An anime drawing of a woman dressed in a serval cat costume holding a serval cat.

The serval cat is a main character in the Kemono Friends anime.
This illustration is reproduced with permission
of the copyright holder, the Committee of the Kemono Friends Project.

Kemono Friends is a 30-minute animated series, or anime, originally broadcast in Japan late at night between Jan. 11 and March 29, 2017.

The premise of Kemono Friends is that an unexplained event has left one girl alone in a world filled with animals who help her navigate their habitats and discover her true identity as a human. The animals are portrayed as women in animal costumes with personalities and abilities characteristic of the species they represent.

Due to its popularity, the series was rebroadcast nationwide and via online streaming services. It became a franchise with merchandise, video games and additional seasons of the TV program. The majority of the show's audience is consistently people over the age of 20. The program also won a Japanese award for outstanding science fiction.

In the 18 months during and after the original Kemono Friends broadcast, there was a total increase of 4.66 million Google searches and 1 million Wikipedia page views for the animal species featured as characters in the anime compared to the 18 months before the broadcast.

"At first, we thought anime is just entertainment, so we could not take the data seriously. But Google Trends is a record of the public interest, and the data clearly shows Kemono Friends has a positive effect on public interest in wildlife, regardless of the species' conservation status," said Fukano.

Converting interest to impact

The researchers also looked at records of monetary donations to zoo conservation funds to determine if this anime-related boost in digital public interest also increased real-world conservation activity. Zoos in Tokyo that accept money allow donors to specify which species to support with their funds.

Animals at three Tokyo zoos had more donors on average after Kemono Friends aired, but animal species featured as main characters attracted larger increases in donors.

Preventing interest from causing harm

Increased public interest is not always a benefit to wildlife. For example, audiences captivated by the cute clownfish in the American animated film Finding Nemo may have inadvertently created a market for wildlife poaching.

"When we increase public interest, we must also prepare a good website or good zoo education program to turn people's interests into positive conservation and stop their interest from harming wildlife," said Fukano.

The head and shoulders of a serval cat.

Portrait of a serval cat. Image provided by Tokyo Zoological Park Society.

The creators of Kemono Friends reinforced the positive public interest in conservation created by the anime using both artistic and financial means. The Kemono Friends Project has collaborated with zoos to create special illustrations of individual zoo animals and allowed anime characters to be used in displays and posters around the zoo. The show's creators have also made monetary donations to those collaborating zoos and the World Wide Fund for Nature.

Fukano and his collaborators plan to continue studying nontraditional ways to increase public interest in wildlife conservation projects.

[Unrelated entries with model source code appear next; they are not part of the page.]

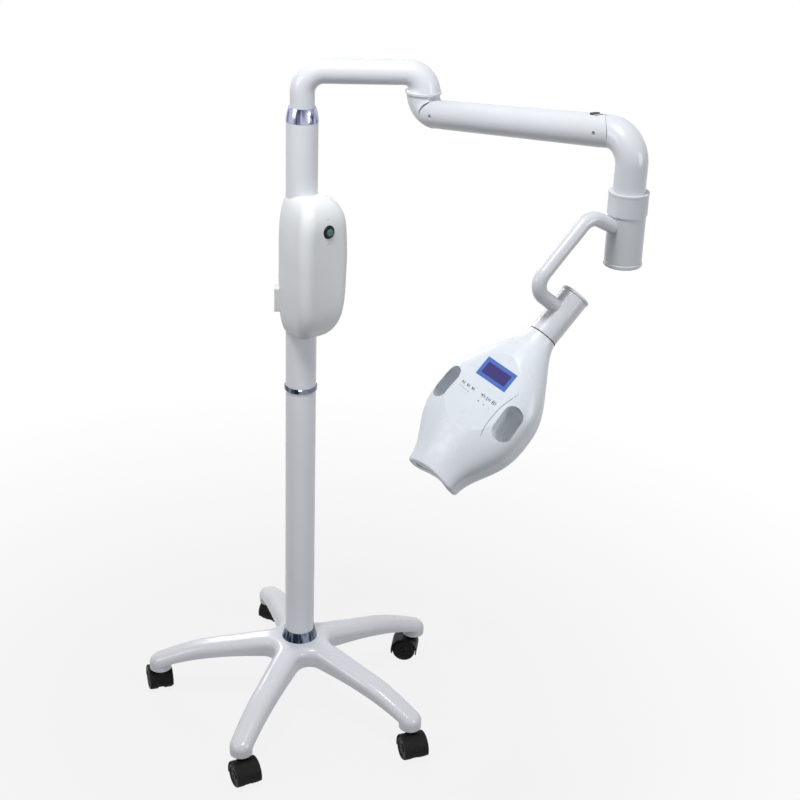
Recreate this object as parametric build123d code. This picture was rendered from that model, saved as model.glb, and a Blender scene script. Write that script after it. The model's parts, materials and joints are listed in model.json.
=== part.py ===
from build123d import *
import os
from math import acos, cos, degrees, radians, sin, sqrt, tan

os.makedirs("parts", exist_ok=True)

# A wheeled lamp stand: +Z is up, the floor is z = 0 and the column stands on the Z axis.
# +X is the way the gooseneck reaches. All lengths are millimetres, all angles degrees.

# General clearances
over = 20.0                 # how far a cutting tool runs past what it cuts
rest_gap = 0.3              # between faces of pieces that move on each other
run_gap = 0.05              # radial clearance of a shaft that turns in its bore
fit_gap = 0.1               # radial clearance of a piece that is pushed in and stays
press_gap = 0.02            # radial clearance of a pin that is pressed in

# Star base
leg_count = 5
leg_first_angle = -40.6
leg_reach = 297.0           # from the column axis to a caster stem
leg_root_width = 56.0
leg_tip_width = 46.0
web_radius = 28.0           # fillet in plan between two legs
leg_top_round = 17.0
hub_top = 158.0
hub_flat_margin = 5.2           # of flat metal round the lower collar
leg_fall_reaches_share = (0.46, 0.74, 0.945)
leg_falls = (14.0, 31.0, 54.0)
leg_end_fall = 57.0
leg_root_depth = 39.0
leg_under_reaches_share = (0.39, 0.61, 0.875)
leg_under_falls = (4.0, 12.0, 31.0)
leg_under_end_fall = 53.0
leg_side_wall = 7.0
leg_top_wall = 9.0
boss_bottom = 62.0
boss_radius = 22.8
boss_clearance = 0.5        # of metal left round a caster boss
socket_wall = 6.0
socket_depth = 46.0
socket_floor = 8.0
start_slope_share = 1.0
end_slope_share = 0.55

# Fixing bolt of the column
bolt_radius = 5.0
bolt_head_radius = 8.5
bolt_head_height = 6.5
bolt_length = 26.0
washer_radius = 15.0
washer_thickness = 2.0
column_foot_thickness = 14.0

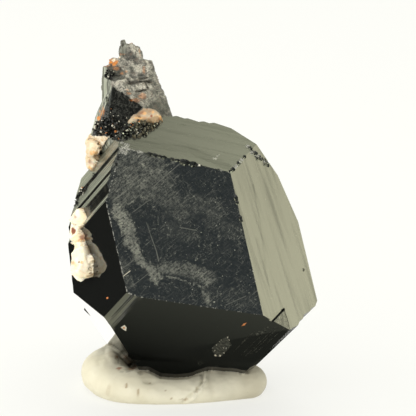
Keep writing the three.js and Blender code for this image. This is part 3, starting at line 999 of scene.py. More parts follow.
# %% Scar and its crumbs
SCAR = [(211.6, 350.2), (213.5, 346), (217, 343.2), (222, 339.5), (228.5, 336.1), (229.3, 341), (231.5, 345),
        (227, 351), (222.2, 355.8), (218.7, 356.9), (214.5, 355)]
SCAR_MIDDLE = (221, 347)
engrave(bm, "underside", SCAR, 0.08, clouded)
for (x0, y0), (x1, y1) in zip(SCAR, SCAR[1:] + SCAR[:1]):
    for _ in range(draws.choice((1, 2, 3))):
        share = draws.random()
        inward = draws.choice((0, 0, 0.3, 0.6)) * draws.random()
        x, y = x0 + (x1 - x0) * share, y0 + (y1 - y0) * share
        x, y = x + (SCAR_MIDDLE[0] - x) * inward, y + (SCAR_MIDDLE[1] - y) * inward
        spots = disc(x, y, draws.uniform(0.2, 0.75), 6, 0.6)
        engrave(bm, "underside", spots, 0.1, draws.choice((pale_speck, pale_speck, crushed)))
print("scar of", len(SCAR), "corners")

# %% [markdown]
# ### Single marks, and the carving
# The last marks are seen one by one: rusty and pale spots, a glassy pit and some scratched spots on the top
# face.

# %% Single marks, and the carving
ROUND_RUBS = ((200.4, 363, 2.4), (153.7, 322, 0.7), (217.7, 327, 0.7))
TOP_MARKS = ((213.6, 158, 1.3), (216, 158.4, 1.1), (217.4, 156, 1.2), (219, 155, 0.8), (211.7, 138.8, 0.7))
RUSTY_MARK = [(241.5, 326), (243.5, 323.6), (246.8, 322.6), (244.6, 325.4)]
PALE_MARK = [(120.6, 327.4), (124.6, 325), (126.6, 327.6), (126, 331), (123.4, 329.6)]
PALE_LINE = [(122.3, 277.4), (123, 276), (130.2, 270.3), (130.6, 271)]
for x, y, radius in ROUND_RUBS:
    engrave(bm, "underside", disc(x, y, radius, 7, 0.4), 0.04, clouded)
engrave(bm, "underside", disc(200.2, 363.4, 1.3), 0.1, polished)
engrave(bm, "underside", RUSTY_MARK, 0.05, rust)
engrave(bm, "underside", PALE_MARK, 0.04, pale_speck)
engrave(bm, "underside", disc(124, 328, 1.1), 0.12, rust)
engrave(bm, "left polished", disc(107.2, 298, 1.2, 6), 0.05, rust)
engrave(bm, "right", disc(303.6, 270, 1.5, 6, 0.4), 0.12, broken)
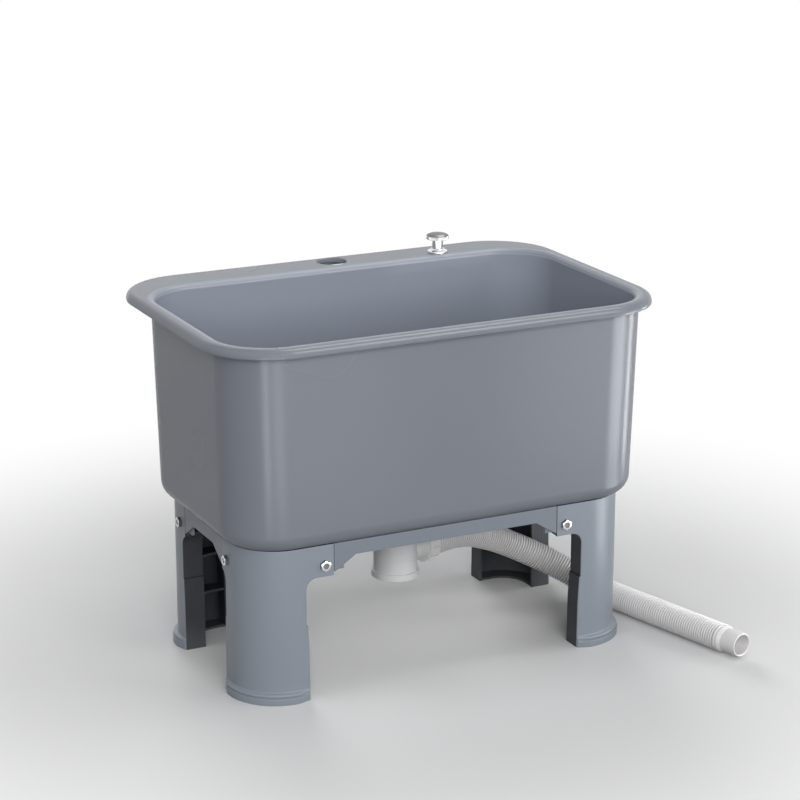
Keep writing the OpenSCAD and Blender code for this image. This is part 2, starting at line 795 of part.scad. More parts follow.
module knob_washer() {
  color(rubber_color) at_knob() translate([0, 0, deck_under - knob_washer_t])
    ring(collar_tube_r + 3, collar_tube_r + slide_play, knob_washer_t);
}

module knob_nut() {
  color(steel_color) at_knob()
    translate([0, 0, deck_under - knob_washer_t - knob_nut_h]) difference() {
      cylinder(r = collar_tube_r + 3.5, h = knob_nut_h, $fn = 6);
      translate([0, 0, -overrun])
        cylinder(r = collar_tube_r + pin_play, h = knob_nut_h + 2 * overrun);
    }
}

module cable_ferrule() {
  color(steel_color) at_knob() translate([0, 0, ferrule_bottom])
    ring(ferrule_r, rod_r + slide_play, ferrule_l);
}

// The cable's sheath: down from the knob, one bend and along under the tub
module control_cable() {
  cable_r = cable_d / 2;
  bend_x = port_run - cable_bend;
  color(rubber_color) towards_knob() {
    translate([port_run, 0, port_z + cable_bend])
      cylinder(r = cable_r, h = ferrule_bottom - port_z - cable_bend);
    translate([bend_x, 0, port_z + cable_bend]) rotate([90, 0, 0])
      rotate([0, 0, -90]) rotate_extrude(angle = 90)
      translate([cable_bend, 0]) circle(r = cable_r, $fn = 32);
    translate([port_end - 8, 0, port_z]) rotate([0, 90, 0])
      cylinder(r = cable_r, h = bend_x - port_end + 8);
  }
}

module cable_gland() {
  color(fitting_color) towards_knob() translate([port_end, 0, port_z])
    rotate([0, 90, 0]) difference() {
      cylinder(r = port_r + 1.5, h = gland_l, $fn = 6);
      translate([0, 0, -overrun])
        cylinder(r = cable_d / 2 + slide_play, h = gland_l + 2 * overrun);
    }
}

module hose_washer() {
  color(rubber_color) along_outlet(outlet_end) ring(outlet_r, outlet_bore / 2, gasket_t);
}

// The nut that holds the hose on the outlet, with grip ribs
module hose_nut() {
  grips = 16;
  nut_r = outlet_r + 3.5;
  color(hose_color) along_outlet(outlet_reach - hose_nut_l) difference() {
    union() {
      cylinder(r = nut_r, h = hose_nut_l);
      for (k = [0 : grips - 1]) rotate([0, 0, 360 * k / grips])
        translate([nut_r - 0.5, -0.8, 1]) cube([1.6, 1.6, hose_nut_l - 3]);
    }
    translate([0, 0, -overrun])
      cylinder(r = outlet_r + slide_play, h = hose_nut_l - hose_nut_lip + overrun);
    cylinder(d = outlet_bore, h = hose_nut_l + overrun);
  }
}

// The ribbed hose: one tube with its bore, two rings to a rib
module drain_hose() {
  ribs = floor(hose_length / rib_pitch);
  pitch = hose_length / ribs;
  crest = hose_d / 2;
  bore = outlet_bore / 2;
  bore_rings = ceil(hose_length / bore_step);
  outside = [
    for (k = [0 : ribs - 1]) each [
      hose_ring(k * pitch, crest),
      hose_ring((k + 0.5) * pitch, crest - rib_depth)],
    hose_ring(hose_length, crest)];
  inside = [for (k = [bore_rings : -1 : 0]) hose_ring(k * hose_length / bore_rings, bore)];
  rings = concat(outside, inside);
  n = hose_sides;
  last = (len(rings) - 1) * n;
  mouth = [for (k = [0 : n - 1])
             each [[last + k, k, last + (k + 1) % n], [last + (k + 1) % n, k, (k + 1) % n]]];
  color(hose_color)
    polyhedron(points = [for (r = rings, p = r) p],
               faces = concat(band_faces(len(rings), n), mouth));
}

// The stepped connector on the hose's end
module hose_connector() {
  last = len(hose_route) - 1;
  run = hose_route[last] - hose_route[last - 1];
  shoulder_l = 3;
  color(hose_color) translate(hose_route[last])
    rotate([0, 90, atan2(run[1], run[0])]) difference() {
      union() {
        cylinder(d = hose_d, h = 2);
        cylinder(d = hose_d - 2, h = cuff_l - shoulder_l);
        translate([0, 0, 3.5]) cylinder(d = hose_d, h = cuff_l - shoulder_l - 3.5);
        translate([0, 0, cuff_l - shoulder_l])
          cylinder(d1 = hose_d, d2 = spigot_d, h = shoulder_l);
        cylinder(d = spigot_d, h = cuff_l + spigot_l);
      }
      translate([0, 0, -overrun])
        cylinder(r = spigot_d / 2 - 2, h = cuff_l + spigot_l + 2 * overrun);
    }
}

basin();
leg_front_left();
leg_front_right();
leg_rear_left();
leg_rear_right();
apron_front();
apron_rear();
apron_left();
apron_right();
frame_bolts();
frame_washers();
frame_nuts();
drain_flange();
drain_gasket_upper();
drain_gasket_lower();
drain_lock_nut();
drain_seal();
drain_body();
lever_pin();
lift_lever();
stopper_cap();
stopper_seal();
stopper_stem();
knob_cap();
knob_stem();
knob_collar();
knob_washer();
knob_nut();
cable_ferrule();
control_cable();
cable_gland();
hose_washer();
hose_nut();
drain_hose();
hose_connector();
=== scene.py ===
"""A free-standing mop sink: moulded tub, four-leg stand, lift-knob drain and ribbed hose."""
import math

import bmesh
import bpy
import numpy as np
from bpy.props import FloatProperty, FloatVectorProperty, IntProperty, PointerProperty
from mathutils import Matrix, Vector


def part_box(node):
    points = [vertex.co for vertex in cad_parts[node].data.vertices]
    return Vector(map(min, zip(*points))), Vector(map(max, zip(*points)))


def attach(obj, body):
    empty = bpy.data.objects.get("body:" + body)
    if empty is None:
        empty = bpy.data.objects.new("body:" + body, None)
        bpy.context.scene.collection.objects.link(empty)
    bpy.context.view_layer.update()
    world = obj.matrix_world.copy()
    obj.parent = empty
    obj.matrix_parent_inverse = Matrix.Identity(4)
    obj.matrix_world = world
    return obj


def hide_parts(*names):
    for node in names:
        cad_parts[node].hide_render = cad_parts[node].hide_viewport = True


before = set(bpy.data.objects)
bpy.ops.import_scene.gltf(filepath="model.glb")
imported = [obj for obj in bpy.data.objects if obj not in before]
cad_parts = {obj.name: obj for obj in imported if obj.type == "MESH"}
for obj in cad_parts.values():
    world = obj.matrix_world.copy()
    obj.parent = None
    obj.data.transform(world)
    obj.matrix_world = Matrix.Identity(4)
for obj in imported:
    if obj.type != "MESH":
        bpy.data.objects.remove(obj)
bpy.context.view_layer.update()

bl_info = {
    "name": "Mop Sink",
    "version": (1, 0, 0),
    "blender": (4, 5, 0),
    "location": "3D View > Sidebar > Mop Sink",
    "description": "Builds a mop sink on its stand, with its drain and hose",
    "category": "Add Mesh",
}

RIM_LOW, RIM_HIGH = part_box("basin")

# The hose's route from the part's source, in metres, from its nut to the connector
HOSE_ROUTE = [
    (0.048, -0.002, 0.092), (0.060, 0.0015, 0.092), (0.072, 0.005, 0.092),
    (0.084, 0.0085, 0.0915), (0.105, 0.0145, 0.0875), (0.126, 0.0185, 0.080),
    (0.147, 0.0195, 0.071), (0.167, 0.016, 0.061), (0.186, 0.0095, 0.051),
    (0.204, -0.0005, 0.041), (0.2195, -0.0135, 0.0315), (0.2325, -0.029, 0.023),
    (0.243, -0.0465, 0.0175), (0.251, -0.065, 0.015), (0.256, -0.085, 0.015),
    (0.264, -0.117, 0.015), (0.272, -0.149, 0.015), (0.280, -0.181, 0.015),
    (0.284, -0.197, 0.015), (0.288, -0.213, 0.015)]
# Steps of its middle line from one point to the next
ROUTE_STEPS = 6

# The finishes made so far, by name
FINISHES = {}

# Where each leg stands: 1 is to the right, and then 1 is to the front
LEGS = {"leg_front_left": (-1, 1), "leg_front_right": (1, 1),
        "leg_rear_left": (-1, -1), "leg_rear_right": (1, -1)}


def length(name, description, default):
    """A size in metres that a user can change."""
    return FloatProperty(name=name, description=description, default=default, unit="LENGTH",
                         precision=4)


def colour(name, description, default):
    """A colour that a user can change, as linear red, green and blue."""
    return FloatVectorProperty(name=name, description=description, default=default,
                               subtype="COLOR", size=3, min=0, max=1)


class TubSizes(bpy.types.PropertyGroup):
    """Sizes of the moulded tub."""

    rim_width: length("Rim width", "Left to right over the rim", RIM_HIGH.x - RIM_LOW.x)
    rim_depth: length("Rim depth", "Front to back over the rim", RIM_HIGH.y - RIM_LOW.y)
    rim_z: length("Rim height", "Top of the rim above the floor", RIM_HIGH.z)
    rim_corner: length("Rim corner", "Radius of the rim's corners in plan", 0.074)
    wall_corner: length("Wall corner", "Radius of the walls' corners in plan", 0.059)
    overhang: length("Rim overhang", "Rim past the front and side walls", 0.0135)
    deck: length("Deck overhang", "Tap deck past the rear wall", 0.049)
    wall: length("Wall", "Thickness of the moulding", 0.005)
    lean: FloatProperty(name="Lean", description="How far a wall leans in for its drop",
                        default=0.021, min=0, max=0.1)
    base_z: length("Base height", "Underside above the floor", 0.163)
    base_radius: length("Base radius", "Outer radius of the bottom edge", 0.018)
    floor_radius: length("Floor radius", "Inner radius of the bottom edge", 0.022)
    lip: length("Lip", "Height of the rim's turned-down lip", 0.0095)
    lip_wall: length("Lip wall", "Thickness of the lip", 0.004)
    roll: length("Rim roll", "Radius of the rim's outer top edge", 0.007)
    mouth: length("Mouth roll", "Radius of the rim's inner top edge", 0.006)
    tap_hole: length("Tap hole", "Diameter of the hole in the deck", 0.032)
    tap_x: length("Tap hole offset", "Tap hole to the right of the middle", 0.002)
    tap_back: length("Tap hole inset", "Tap hole from the rear edge", 0.023)
    knob_hole: length("Knob hole", "Diameter of the knob's hole", 0.0176)
    drain_hole: length("Drain hole", "Diameter of the drain's hole", 0.047)


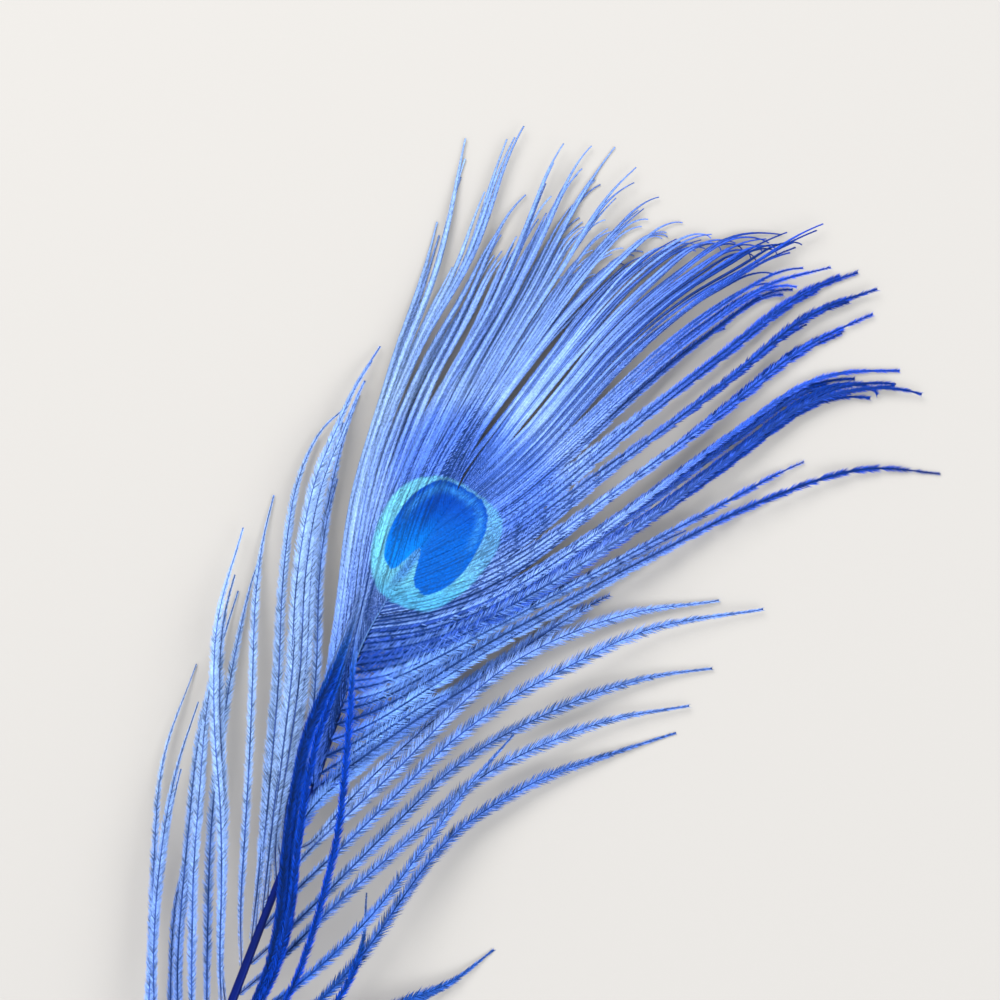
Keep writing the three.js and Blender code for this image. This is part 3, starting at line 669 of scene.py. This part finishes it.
def add_piece(name, node, material, parts):
    """One mesh object from strand parts, standing for a CAD node."""
    points, faces, uv, rounded, (colour, ring, heart, depths) = parts
    mesh = bpy.data.meshes.new(name)
    mesh.vertices.add(len(points))
    mesh.vertices.foreach_set("co", placed(points).astype(np.float32).ravel())
    mesh.loops.add(faces.size)
    mesh.loops.foreach_set("vertex_index", faces.astype(np.int32).ravel())
    mesh.polygons.add(len(faces))
    mesh.polygons.foreach_set("loop_start", np.arange(0, faces.size, 3, dtype=np.int32))
    mesh.polygons.foreach_set("use_smooth", np.arange(len(faces)) < rounded)
    layer = mesh.uv_layers.new(name="OFBake")
    layer.uv.foreach_set("vector", uv.astype(np.float32).ravel())
    for label, values in (("dye_and_shade", colour), ("ring_dye", ring), ("heart_dye", heart)):
        attribute = mesh.attributes.new(label, "FLOAT_COLOR", "POINT")
        rgba = np.concatenate([values, np.ones((len(values), 1))], axis=1)
        attribute.data.foreach_set("color", rgba.astype(np.float32).ravel())
    for label, values in (("in_ring", depths[:, 0]), ("in_heart", depths[:, 1])):
        mesh.attributes.new(label, "FLOAT", "POINT").data.foreach_set("value", values.astype(np.float32))
    mesh.materials.append(material)
    mesh.update()
    piece = bpy.data.objects.new(name, mesh)
    bpy.context.scene.collection.objects.link(piece)
    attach(piece, "root")
    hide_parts(node)
    return piece


# ---- Materials ----


FLECK_RANGE = (0.3, 0.7)  # the middle of what a noise texture gives


def new_material(name):
    """A material with its nodes, its links and its shader."""
    material = bpy.data.materials.new(name)
    material.use_nodes = True
    nodes = material.node_tree.nodes
    return material, nodes, material.node_tree.links, nodes["Principled BSDF"]


def set_inputs(node, values):
    """A node's inputs set by name."""
    for label, value in values.items():
        node.inputs[label].default_value = value


def read_attribute(nodes, name, output):
    """The output of a node that reads one of the points' layers."""
    node = nodes.new("ShaderNodeAttribute")
    node.attribute_name = name
    return node.outputs[output]


def ranged(nodes, links, value, source, target, easing="LINEAR"):
    """A value mapped from one range to another, in proportion or by a smoothstep."""
    node = nodes.new("ShaderNodeMapRange")
    node.interpolation_type = easing
    set_inputs(node, {"From Min": source[0], "From Max": source[1], "To Min": target[0], "To Max": target[1]})
    links.new(value, node.inputs["Value"])
    return node.outputs["Result"]


def mix_colour(nodes, links, share, a, b, blend="MIX"):
    """Two colours mixed by a share; each of the three is a plain value or the output of a node."""
    node = nodes.new("ShaderNodeMix")
    node.data_type = "RGBA"
    node.blend_type = blend
    for socket, value in ((0, share), (6, a), (7, b)):
        if isinstance(value, (int, float, tuple)):
            node.inputs[socket].default_value = value
        else:
            links.new(value, node.inputs[socket])
    return node.outputs[2]


def feather_material(name, with_eye, roughness, sheen):
    """Dyed barbs: the dye and painted shade of each point, broken up by fine flecks, silky along the strand.
    """
    material, nodes, links, shader = new_material(name)
    flecks = nodes.new("ShaderNodeTexNoise")
    set_inputs(flecks, {"Scale": 2200, "Detail": 2})
    links.new(nodes.new("ShaderNodeTexCoord").outputs["Object"], flecks.inputs["Vector"])
    fleck = flecks.outputs["Fac"]
    colour = read_attribute(nodes, "dye_and_shade", "Color")
    if with_eye:
        for zone, dye_and_shade, softness in (("in_ring", "ring_dye", 0.35), ("in_heart", "heart_dye", 0.18)):
            depth = read_attribute(nodes, zone, "Fac")
            inside = ranged(nodes, links, depth, (-softness, softness), (0, 1), "SMOOTHSTEP")
            colour = mix_colour(nodes, links, inside, colour, read_attribute(nodes, dye_and_shade, "Color"))
    shading = ranged(nodes, links, fleck, FLECK_RANGE, (0.75, 1.2))
    links.new(mix_colour(nodes, links, 1.0, colour, shading, "MULTIPLY"), shader.inputs["Base Color"])
    rough = ranged(nodes, links, fleck, (0, 1), (roughness - 0.1, roughness + 0.12))
    links.new(rough, shader.inputs["Roughness"])
    set_inputs(shader, {
        "Specular IOR Level": 0.28, "Specular Tint": (0.2, 0.5, 1, 1),
        "Sheen Weight": sheen, "Sheen Roughness": 0.45, "Sheen Tint": (0.2, 0.5, 1, 1)})
    return material


def horn_material():
    """The dyed shaft: smooth horn with the dye of each point and fine streaks along it."""
    material, nodes, links, shader = new_material("dyed_horn")
    streaks = nodes.new("ShaderNodeTexNoise")
    stretch = nodes.new("ShaderNodeMapping")
    set_inputs(streaks, {"Scale": 900})
    set_inputs(stretch, {"Scale": (1, 0.06, 1)})
    links.new(nodes.new("ShaderNodeTexCoord").outputs["Object"], stretch.inputs["Vector"])
    links.new(stretch.outputs["Vector"], streaks.inputs["Vector"])
    tint = ranged(nodes, links, streaks.outputs["Fac"], FLECK_RANGE, (0.7, 1.25))
    colour = mix_colour(nodes, links, 1.0, read_attribute(nodes, "dye_and_shade", "Color"), tint, "MULTIPLY")
    links.new(colour, shader.inputs["Base Color"])
    bump = nodes.new("ShaderNodeBump")
    set_inputs(bump, {"Strength": 0.25, "Distance": 0.0001})
    links.new(streaks.outputs["Fac"], bump.inputs["Height"])
    links.new(bump.outputs["Normal"], shader.inputs["Normal"])
    set_inputs(shader, {"Roughness": 0.34, "Specular IOR Level": 0.28, "Specular Tint": (0.3, 0.5, 1, 1)})
    return material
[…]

"There are so many environmental conservation issues in the world today: microplastics, biodiversity, climate change. These causes often compete for attention from audiences who are already interested in such issues. Collaborations between entertainers and zookeepers or conservationists could find a way to attract the very large potential audience that is not already interested in environmental topics," said Fukano.

About the research

Japanese is a language with many words that sound alike, so researchers excluded homonyms for the common names of the animals when searching Google Trends data. They also limited their study to species not native to Japan to be sure people were searching for animals they could have seen only in a zoo, not in their daily life.

Papers

Yuya Fukano, Yosuke Tanaka, Masashi Soga, "Zoos and animated animals increase public interest in and support for threatened animals," Science of the Total Environment: November 20, 2019, doi:10.1016/j.scitotenv.2019.135352.